The majority decision, 7:1:1 (Justice B V Nagarathna partially concurred while Justice S Dhulia dissented), noted that the power of acquisition by the state of a property is not absolute, even if it fulfils all due processes of law. The court noted that the Indian economy has already transitioned from a dominance of public sector-led investment to an arena where there is a co-existence of public and private sector-led investments. Speaking for the majority opinion, Chief Justice Chandrachud noted that the vision of the Indian Constitution was to establish an economic democracy and trust the wisdom of the elected government. “To scuttle the constitutional vision by imposing a single economic dogma that views the acquisition of private property by the state as the ultimate goal would undermine the values and principles of our constitutional framework,” he said.
 
The court held that “in some cases, the mere vesting of the resource in the hands of the government serves the ‘common good,’ while in other cases, a resource may be distributed amongst private players to achieve this purpose… (but) while distributing such resources, the state is bound to act in consonance with the principles of public trust so as to ensure that no action is taken which is detrimental to public interest.”
 
“I entirely agree with the learned Supreme Court. The market economy does not work without property rights,” said MS Sahoo, founding chairman of the Insolvency and Bankruptcy Board of India and a legal expert.
 
“Over the years, successive governments have sought to limit what can be acquired,” said another lawyer dealing with infrastructure-related legal issues. It is a sector where land for roads, railways, ports, and other state-sponsored projects often gets acquired. The lawyer noted that compared to earlier eras, state governments have already become circumspect about such processes.
 
Land acquisition to convert those to non-agricultural use for manufacturing units or for real estate had become highly controversial in the wake of the passage of the Special Economic Zones Act of 2006. Following large-scale protests, particularly in West Bengal at Singur and Nandigram, in Raigad in Maharashtra, and other places, the government introduced FARR, which limited the scope of state acquisition.
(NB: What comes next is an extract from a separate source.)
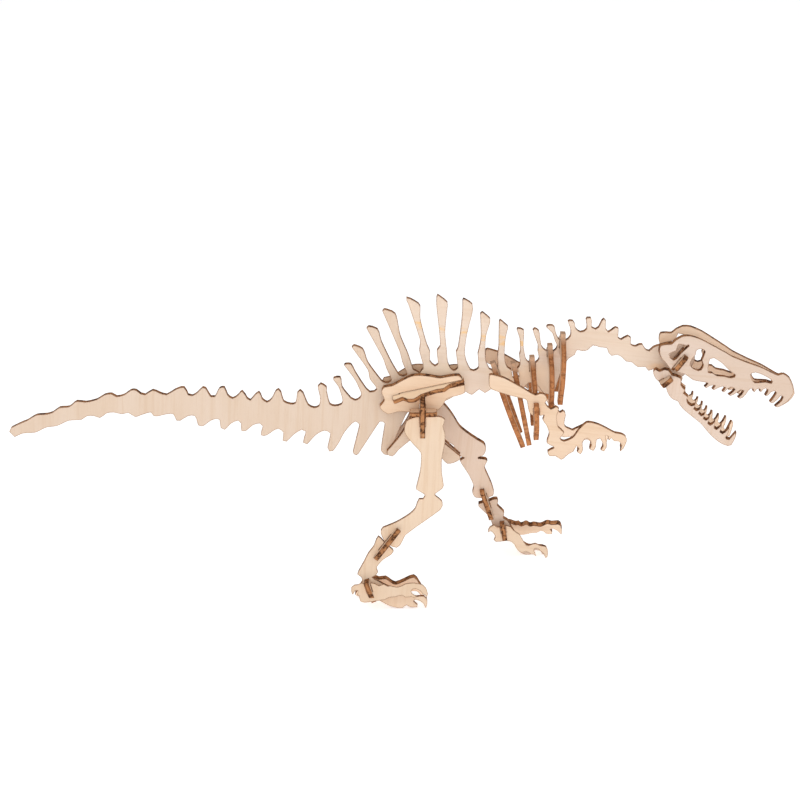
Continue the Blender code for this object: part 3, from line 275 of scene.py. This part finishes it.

It mandated that at least 70 per cent of the land losers have to agree to the acquisition, even for entirely state-operated projects. However, some of the southern states created a carve-out to retain the eminent domain power of acquisition for certain types of projects.
 
This principle holds that land acquisition is based on the doctrine of ‘eminent domain,’ which is similar to the public trust doctrine. The doctrine of eminent domain provides that the state has overarching control over the land, guided by two principles: the welfare of the people is the most important, and public necessity is greater than private necessity. The judgment has questioned this doctrine, holding that not every resource owned by private players could be treated as a “material resource of the community” to be used by the government to serve the “common good.”